GIVEN REQUEST –
Output exactly, and only, the lines from the line containing "top), legs]), Axis.Z)" through the line containing "creaseAngle = 50", both included.

──────── DATA TO USE ────────

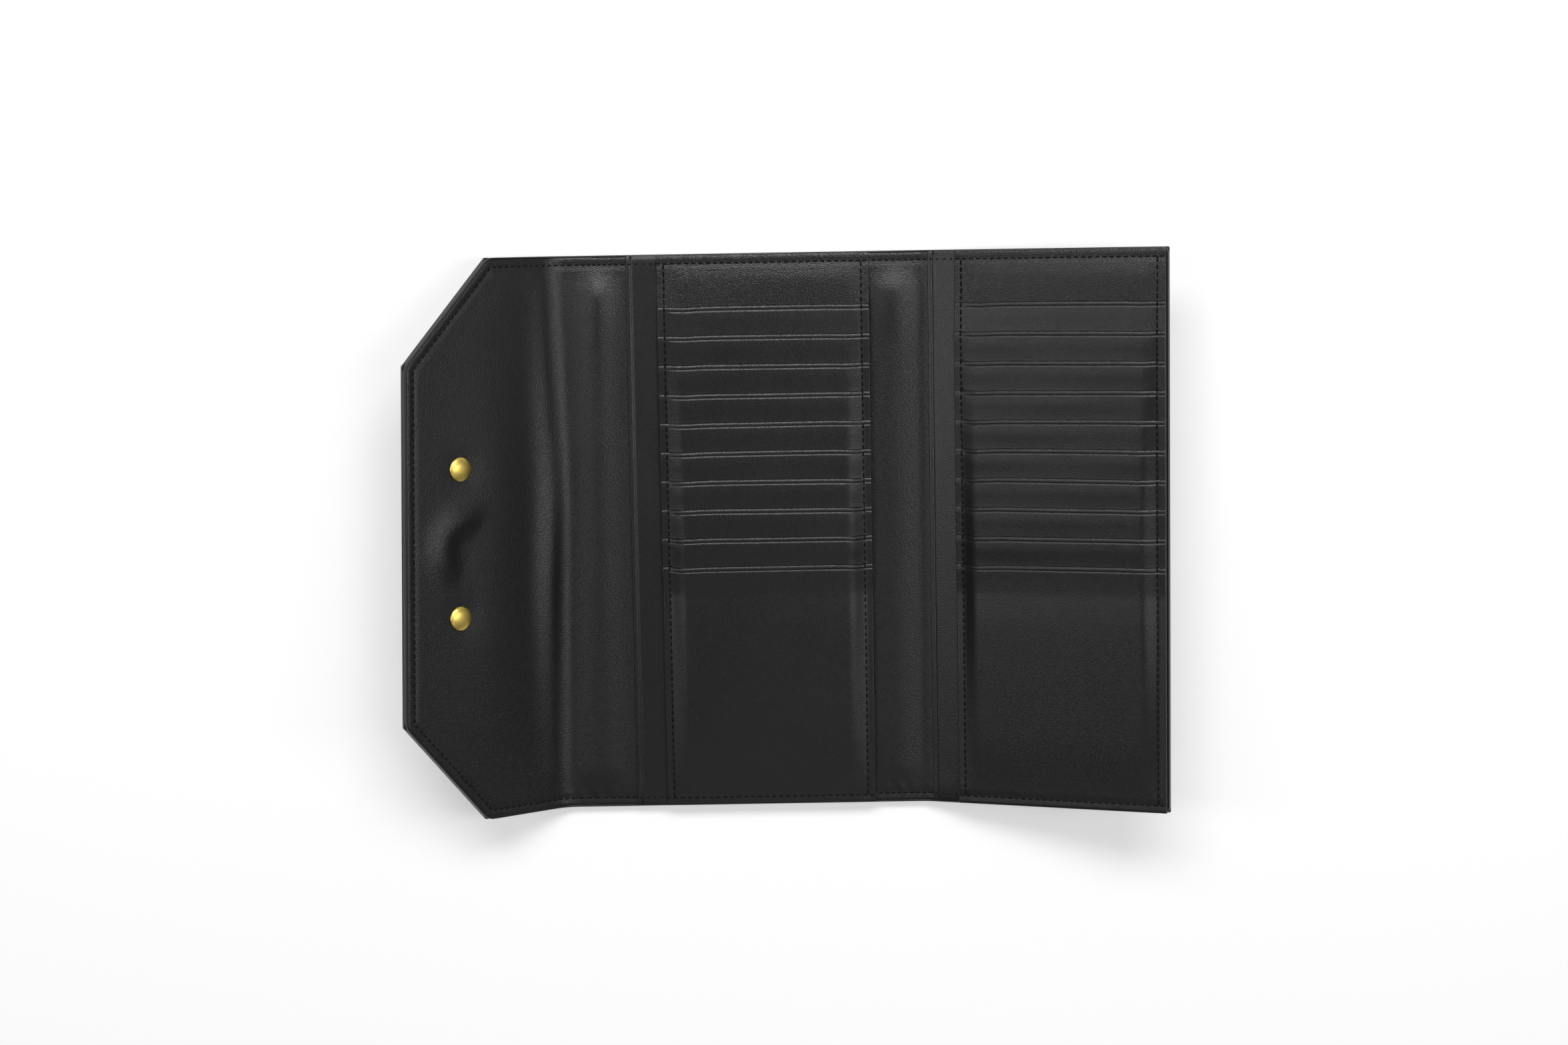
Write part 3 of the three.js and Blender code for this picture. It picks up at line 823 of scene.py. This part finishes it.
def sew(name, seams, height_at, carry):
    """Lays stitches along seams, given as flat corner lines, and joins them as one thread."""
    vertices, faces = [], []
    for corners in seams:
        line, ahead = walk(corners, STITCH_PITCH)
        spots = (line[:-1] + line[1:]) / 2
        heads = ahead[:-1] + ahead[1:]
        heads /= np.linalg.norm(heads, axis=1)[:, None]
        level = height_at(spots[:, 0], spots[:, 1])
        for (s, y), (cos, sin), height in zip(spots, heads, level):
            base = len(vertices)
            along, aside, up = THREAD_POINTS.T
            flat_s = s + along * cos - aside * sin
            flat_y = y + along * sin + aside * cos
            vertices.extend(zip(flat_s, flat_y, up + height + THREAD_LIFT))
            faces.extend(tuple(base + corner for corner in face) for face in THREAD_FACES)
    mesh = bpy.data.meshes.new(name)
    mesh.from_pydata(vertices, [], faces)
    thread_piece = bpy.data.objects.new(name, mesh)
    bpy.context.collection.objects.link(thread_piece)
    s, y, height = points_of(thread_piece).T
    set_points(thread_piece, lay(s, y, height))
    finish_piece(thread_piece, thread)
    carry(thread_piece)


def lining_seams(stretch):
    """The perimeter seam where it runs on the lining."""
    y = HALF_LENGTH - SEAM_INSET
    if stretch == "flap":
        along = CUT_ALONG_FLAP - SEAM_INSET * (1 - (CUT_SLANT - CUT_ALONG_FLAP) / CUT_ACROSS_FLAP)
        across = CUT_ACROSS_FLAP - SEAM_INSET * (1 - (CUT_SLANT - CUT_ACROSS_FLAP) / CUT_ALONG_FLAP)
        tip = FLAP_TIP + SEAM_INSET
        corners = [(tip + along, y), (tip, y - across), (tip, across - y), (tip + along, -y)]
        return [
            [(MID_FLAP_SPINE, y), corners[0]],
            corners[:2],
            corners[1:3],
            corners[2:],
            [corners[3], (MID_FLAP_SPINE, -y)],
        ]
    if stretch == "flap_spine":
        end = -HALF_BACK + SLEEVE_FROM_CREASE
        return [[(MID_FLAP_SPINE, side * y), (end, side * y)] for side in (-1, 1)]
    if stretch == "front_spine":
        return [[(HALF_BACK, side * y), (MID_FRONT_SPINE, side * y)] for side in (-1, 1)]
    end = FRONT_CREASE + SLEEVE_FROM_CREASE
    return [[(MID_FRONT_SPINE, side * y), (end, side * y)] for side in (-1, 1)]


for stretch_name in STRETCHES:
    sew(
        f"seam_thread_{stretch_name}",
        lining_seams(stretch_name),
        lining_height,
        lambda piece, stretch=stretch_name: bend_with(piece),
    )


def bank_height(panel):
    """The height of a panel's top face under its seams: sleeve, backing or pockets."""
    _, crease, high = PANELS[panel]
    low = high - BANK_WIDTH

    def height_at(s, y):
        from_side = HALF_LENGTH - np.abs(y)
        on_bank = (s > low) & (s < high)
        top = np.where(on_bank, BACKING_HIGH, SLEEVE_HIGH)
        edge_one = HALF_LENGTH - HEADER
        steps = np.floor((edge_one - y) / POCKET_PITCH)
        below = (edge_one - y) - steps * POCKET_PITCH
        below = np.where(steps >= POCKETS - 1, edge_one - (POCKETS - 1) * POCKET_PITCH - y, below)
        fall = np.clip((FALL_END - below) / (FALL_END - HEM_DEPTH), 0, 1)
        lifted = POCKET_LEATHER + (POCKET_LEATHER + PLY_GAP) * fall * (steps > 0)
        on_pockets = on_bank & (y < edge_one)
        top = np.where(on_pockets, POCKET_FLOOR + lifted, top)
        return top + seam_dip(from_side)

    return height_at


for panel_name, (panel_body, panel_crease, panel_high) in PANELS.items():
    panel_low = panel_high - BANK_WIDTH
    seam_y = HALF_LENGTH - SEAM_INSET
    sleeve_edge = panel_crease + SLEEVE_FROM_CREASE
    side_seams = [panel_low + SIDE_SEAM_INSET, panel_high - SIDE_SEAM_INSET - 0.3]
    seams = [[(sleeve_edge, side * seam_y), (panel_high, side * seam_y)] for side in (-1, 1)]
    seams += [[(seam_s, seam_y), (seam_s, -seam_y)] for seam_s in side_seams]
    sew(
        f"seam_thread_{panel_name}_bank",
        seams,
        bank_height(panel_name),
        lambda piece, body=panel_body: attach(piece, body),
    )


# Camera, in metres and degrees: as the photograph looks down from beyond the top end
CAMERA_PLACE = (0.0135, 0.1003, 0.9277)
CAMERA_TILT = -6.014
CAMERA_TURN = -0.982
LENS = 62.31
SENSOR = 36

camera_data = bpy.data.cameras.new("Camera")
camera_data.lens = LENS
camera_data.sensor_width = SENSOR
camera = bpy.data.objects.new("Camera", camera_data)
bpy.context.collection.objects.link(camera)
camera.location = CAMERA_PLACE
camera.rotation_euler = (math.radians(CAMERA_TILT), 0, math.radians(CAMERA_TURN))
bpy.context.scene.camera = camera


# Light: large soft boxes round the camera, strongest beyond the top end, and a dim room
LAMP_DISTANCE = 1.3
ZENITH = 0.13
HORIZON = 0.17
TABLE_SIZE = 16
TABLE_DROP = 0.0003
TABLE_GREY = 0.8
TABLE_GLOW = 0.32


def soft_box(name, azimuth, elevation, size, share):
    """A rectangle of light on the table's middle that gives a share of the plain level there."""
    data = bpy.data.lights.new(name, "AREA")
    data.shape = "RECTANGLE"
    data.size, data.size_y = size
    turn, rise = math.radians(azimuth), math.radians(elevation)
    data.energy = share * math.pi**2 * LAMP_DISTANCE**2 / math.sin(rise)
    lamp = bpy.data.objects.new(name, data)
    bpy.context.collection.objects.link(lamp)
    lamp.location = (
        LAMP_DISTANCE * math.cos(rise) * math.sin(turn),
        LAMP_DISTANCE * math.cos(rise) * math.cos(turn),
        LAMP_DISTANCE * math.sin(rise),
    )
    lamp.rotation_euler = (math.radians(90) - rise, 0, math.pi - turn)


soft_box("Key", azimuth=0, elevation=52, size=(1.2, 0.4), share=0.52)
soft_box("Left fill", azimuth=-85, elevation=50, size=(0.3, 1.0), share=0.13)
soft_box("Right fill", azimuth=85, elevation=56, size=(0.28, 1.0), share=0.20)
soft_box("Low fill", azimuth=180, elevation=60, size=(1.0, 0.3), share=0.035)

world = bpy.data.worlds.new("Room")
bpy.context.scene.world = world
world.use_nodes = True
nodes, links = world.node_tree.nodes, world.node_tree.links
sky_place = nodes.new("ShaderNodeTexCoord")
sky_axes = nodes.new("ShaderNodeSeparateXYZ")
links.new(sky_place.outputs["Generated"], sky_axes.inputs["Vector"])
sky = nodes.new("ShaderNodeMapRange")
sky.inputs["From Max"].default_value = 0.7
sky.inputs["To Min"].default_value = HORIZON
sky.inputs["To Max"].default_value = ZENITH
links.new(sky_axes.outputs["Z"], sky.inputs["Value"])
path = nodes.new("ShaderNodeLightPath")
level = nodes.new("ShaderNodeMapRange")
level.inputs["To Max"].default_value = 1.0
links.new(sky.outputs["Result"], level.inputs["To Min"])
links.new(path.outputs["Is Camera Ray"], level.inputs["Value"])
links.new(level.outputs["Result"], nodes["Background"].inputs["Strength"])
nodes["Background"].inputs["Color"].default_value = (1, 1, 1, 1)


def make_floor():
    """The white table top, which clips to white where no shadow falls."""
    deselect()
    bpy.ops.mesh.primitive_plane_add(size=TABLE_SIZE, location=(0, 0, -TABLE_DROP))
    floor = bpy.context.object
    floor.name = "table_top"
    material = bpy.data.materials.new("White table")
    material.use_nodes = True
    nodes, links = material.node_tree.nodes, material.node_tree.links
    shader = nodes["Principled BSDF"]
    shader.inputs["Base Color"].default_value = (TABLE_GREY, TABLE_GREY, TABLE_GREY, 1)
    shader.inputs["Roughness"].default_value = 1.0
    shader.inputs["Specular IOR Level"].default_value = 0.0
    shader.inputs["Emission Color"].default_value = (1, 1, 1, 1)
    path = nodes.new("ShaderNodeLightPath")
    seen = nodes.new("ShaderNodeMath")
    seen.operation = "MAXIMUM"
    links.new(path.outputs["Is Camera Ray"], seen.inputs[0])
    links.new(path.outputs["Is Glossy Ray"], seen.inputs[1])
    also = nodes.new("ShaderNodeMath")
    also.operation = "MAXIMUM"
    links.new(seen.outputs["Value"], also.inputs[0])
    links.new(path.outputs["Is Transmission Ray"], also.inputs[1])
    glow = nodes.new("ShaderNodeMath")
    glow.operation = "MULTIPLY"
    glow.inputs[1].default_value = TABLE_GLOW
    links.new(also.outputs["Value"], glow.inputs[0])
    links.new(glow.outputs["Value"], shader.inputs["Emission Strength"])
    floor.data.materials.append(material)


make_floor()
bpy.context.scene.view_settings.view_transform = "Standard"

────────
──────── DATA TO USE ────────

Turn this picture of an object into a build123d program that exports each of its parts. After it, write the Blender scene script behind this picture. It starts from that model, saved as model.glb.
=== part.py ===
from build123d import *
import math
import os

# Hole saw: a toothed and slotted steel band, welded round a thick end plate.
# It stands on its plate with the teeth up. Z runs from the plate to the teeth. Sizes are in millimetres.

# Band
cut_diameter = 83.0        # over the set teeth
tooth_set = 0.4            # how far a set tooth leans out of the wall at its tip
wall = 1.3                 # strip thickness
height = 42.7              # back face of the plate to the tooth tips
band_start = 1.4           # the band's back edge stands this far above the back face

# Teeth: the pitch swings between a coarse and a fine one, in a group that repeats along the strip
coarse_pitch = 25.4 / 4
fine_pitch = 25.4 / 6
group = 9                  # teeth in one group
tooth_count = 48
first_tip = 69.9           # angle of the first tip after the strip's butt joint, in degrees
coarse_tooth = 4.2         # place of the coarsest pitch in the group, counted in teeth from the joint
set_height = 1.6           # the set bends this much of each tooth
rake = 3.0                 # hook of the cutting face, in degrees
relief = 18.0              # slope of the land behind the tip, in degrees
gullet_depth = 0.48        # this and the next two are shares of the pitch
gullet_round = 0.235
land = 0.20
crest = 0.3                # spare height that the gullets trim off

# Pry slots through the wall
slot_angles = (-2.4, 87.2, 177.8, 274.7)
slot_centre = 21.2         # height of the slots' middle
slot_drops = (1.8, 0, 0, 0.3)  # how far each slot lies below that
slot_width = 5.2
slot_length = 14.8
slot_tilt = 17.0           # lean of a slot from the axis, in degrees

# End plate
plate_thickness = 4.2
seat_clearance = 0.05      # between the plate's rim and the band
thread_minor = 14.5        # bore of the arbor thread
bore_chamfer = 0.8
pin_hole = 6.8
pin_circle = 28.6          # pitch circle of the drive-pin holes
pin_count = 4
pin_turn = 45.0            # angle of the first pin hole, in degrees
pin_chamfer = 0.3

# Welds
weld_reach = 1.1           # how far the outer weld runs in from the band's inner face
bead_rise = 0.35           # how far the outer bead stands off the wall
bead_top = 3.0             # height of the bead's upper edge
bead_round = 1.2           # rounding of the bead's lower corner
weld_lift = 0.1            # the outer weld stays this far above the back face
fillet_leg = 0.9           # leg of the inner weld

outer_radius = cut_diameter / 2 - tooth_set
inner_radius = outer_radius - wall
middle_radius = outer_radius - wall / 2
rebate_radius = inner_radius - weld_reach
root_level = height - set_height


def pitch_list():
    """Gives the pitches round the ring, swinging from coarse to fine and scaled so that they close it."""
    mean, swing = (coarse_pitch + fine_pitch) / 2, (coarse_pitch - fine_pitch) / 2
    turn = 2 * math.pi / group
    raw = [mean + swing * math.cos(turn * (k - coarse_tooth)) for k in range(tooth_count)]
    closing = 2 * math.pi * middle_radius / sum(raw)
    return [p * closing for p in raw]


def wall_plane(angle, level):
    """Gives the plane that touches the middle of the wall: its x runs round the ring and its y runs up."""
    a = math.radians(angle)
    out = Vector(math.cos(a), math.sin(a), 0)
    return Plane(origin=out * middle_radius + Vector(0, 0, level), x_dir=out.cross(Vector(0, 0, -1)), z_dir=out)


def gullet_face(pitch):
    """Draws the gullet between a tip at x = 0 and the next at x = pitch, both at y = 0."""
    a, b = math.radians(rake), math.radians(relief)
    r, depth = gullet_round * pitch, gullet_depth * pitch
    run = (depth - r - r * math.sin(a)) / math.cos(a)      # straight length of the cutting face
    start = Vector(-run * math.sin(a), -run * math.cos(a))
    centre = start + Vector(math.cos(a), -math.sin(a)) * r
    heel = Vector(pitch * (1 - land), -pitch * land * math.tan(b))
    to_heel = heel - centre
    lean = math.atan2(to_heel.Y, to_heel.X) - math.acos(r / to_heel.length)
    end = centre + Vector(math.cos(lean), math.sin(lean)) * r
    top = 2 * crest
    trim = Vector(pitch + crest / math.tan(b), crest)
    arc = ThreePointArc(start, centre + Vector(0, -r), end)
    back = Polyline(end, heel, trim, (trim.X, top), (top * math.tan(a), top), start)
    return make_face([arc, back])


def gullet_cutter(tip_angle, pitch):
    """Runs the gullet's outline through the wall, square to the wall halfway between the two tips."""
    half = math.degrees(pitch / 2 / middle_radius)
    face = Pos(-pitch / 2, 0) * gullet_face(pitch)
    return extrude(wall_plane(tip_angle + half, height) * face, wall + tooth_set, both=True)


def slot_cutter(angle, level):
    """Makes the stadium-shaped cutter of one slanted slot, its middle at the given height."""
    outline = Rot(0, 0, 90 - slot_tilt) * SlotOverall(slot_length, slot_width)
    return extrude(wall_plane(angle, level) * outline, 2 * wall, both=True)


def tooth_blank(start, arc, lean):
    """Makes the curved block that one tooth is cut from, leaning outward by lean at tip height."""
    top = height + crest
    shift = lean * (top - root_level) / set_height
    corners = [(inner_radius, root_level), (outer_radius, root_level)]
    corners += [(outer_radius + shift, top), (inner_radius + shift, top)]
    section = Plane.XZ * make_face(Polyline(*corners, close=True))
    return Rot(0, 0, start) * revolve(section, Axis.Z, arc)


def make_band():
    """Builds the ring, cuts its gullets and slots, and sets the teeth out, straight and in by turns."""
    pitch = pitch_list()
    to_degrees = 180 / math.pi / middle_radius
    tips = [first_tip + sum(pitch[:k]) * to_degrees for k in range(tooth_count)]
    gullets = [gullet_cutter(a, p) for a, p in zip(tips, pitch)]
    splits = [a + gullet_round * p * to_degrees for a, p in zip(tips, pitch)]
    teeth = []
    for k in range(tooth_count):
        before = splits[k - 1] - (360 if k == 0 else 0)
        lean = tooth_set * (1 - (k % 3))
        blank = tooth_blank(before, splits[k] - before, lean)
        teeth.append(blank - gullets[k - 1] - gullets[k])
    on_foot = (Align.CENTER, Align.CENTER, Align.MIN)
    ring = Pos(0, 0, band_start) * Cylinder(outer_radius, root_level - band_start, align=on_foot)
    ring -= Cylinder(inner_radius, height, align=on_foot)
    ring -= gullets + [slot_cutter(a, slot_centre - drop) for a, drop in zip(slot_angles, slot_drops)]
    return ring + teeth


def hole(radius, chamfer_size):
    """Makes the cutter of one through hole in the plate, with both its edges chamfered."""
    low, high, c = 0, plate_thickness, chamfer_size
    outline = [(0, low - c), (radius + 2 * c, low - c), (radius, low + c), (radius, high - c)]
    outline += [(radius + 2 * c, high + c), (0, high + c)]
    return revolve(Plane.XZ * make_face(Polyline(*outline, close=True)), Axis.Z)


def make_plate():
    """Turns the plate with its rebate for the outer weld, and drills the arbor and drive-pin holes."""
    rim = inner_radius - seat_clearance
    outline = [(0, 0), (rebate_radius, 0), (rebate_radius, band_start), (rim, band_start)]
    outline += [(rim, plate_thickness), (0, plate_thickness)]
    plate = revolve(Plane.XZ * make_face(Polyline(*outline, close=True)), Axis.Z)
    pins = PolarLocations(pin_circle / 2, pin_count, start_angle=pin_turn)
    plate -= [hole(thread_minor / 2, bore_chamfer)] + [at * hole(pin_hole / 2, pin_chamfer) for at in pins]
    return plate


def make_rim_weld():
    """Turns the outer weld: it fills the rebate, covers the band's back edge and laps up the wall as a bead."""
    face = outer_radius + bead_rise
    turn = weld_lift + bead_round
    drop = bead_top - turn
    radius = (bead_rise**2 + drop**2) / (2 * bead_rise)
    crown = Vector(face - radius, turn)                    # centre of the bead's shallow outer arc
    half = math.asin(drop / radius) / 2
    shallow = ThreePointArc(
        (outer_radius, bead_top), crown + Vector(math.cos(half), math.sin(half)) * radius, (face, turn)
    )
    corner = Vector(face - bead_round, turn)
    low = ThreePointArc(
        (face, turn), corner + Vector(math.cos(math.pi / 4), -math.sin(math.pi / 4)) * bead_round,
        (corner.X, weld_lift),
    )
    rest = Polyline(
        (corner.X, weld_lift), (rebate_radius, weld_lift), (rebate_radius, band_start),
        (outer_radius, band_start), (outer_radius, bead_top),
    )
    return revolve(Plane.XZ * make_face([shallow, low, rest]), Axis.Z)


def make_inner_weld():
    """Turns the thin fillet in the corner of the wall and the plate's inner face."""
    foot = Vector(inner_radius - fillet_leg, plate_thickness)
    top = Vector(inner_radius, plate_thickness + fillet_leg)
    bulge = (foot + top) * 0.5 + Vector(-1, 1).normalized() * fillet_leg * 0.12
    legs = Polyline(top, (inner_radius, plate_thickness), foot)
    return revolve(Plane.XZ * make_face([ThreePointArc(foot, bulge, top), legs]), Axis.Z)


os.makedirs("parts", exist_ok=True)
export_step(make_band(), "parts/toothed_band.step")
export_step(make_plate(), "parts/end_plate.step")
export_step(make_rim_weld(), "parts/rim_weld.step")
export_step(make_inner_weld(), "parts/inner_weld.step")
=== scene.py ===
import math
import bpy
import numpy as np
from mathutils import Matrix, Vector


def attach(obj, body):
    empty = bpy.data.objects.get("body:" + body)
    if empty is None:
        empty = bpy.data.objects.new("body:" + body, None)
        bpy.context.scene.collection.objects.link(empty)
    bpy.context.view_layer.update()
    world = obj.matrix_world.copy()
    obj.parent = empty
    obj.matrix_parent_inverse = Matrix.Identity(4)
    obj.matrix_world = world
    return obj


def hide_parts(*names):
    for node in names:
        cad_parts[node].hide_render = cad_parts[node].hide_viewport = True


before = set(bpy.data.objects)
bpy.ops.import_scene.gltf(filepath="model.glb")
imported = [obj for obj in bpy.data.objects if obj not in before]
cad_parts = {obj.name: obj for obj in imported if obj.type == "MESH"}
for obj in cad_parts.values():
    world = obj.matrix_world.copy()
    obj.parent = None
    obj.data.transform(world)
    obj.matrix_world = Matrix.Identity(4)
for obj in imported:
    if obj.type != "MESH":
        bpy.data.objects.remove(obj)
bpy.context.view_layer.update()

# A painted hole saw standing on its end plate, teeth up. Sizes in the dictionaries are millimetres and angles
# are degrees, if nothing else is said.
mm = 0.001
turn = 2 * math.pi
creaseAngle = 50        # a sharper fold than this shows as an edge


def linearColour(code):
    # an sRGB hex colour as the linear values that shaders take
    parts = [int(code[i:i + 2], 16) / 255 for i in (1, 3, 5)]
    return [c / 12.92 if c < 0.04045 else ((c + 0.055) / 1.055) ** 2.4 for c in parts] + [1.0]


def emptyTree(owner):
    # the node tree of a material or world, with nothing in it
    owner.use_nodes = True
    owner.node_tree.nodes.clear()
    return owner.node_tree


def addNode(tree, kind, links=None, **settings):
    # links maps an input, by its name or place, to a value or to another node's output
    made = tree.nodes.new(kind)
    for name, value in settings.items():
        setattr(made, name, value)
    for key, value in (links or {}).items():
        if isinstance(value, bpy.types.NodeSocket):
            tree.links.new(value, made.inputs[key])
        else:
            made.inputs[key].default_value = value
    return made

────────

OUTPUT FOR THIS TASK –
    return revolve(Plane.XZ * make_face([ThreePointArc(foot, bulge, top), legs]), Axis.Z)


os.makedirs("parts", exist_ok=True)
export_step(make_band(), "parts/toothed_band.step")
export_step(make_plate(), "parts/end_plate.step")
export_step(make_rim_weld(), "parts/rim_weld.step")
export_step(make_inner_weld(), "parts/inner_weld.step")
=== scene.py ===
import math
import bpy
import numpy as np
from mathutils import Matrix, Vector


def attach(obj, body):
    empty = bpy.data.objects.get("body:" + body)
    if empty is None:
        empty = bpy.data.objects.new("body:" + body, None)
        bpy.context.scene.collection.objects.link(empty)
    bpy.context.view_layer.update()
    world = obj.matrix_world.copy()
    obj.parent = empty
    obj.matrix_parent_inverse = Matrix.Identity(4)
    obj.matrix_world = world
    return obj


def hide_parts(*names):
    for node in names:
        cad_parts[node].hide_render = cad_parts[node].hide_viewport = True


before = set(bpy.data.objects)
bpy.ops.import_scene.gltf(filepath="model.glb")
imported = [obj for obj in bpy.data.objects if obj not in before]
cad_parts = {obj.name: obj for obj in imported if obj.type == "MESH"}
for obj in cad_parts.values():
    world = obj.matrix_world.copy()
    obj.parent = None
    obj.data.transform(world)
    obj.matrix_world = Matrix.Identity(4)
for obj in imported:
    if obj.type != "MESH":
        bpy.data.objects.remove(obj)
bpy.context.view_layer.update()

# A painted hole saw standing on its end plate, teeth up. Sizes in the dictionaries are millimetres and angles
# are degrees, if nothing else is said.
mm = 0.001
turn = 2 * math.pi
creaseAngle = 50        # a sharper fold than this shows as an edge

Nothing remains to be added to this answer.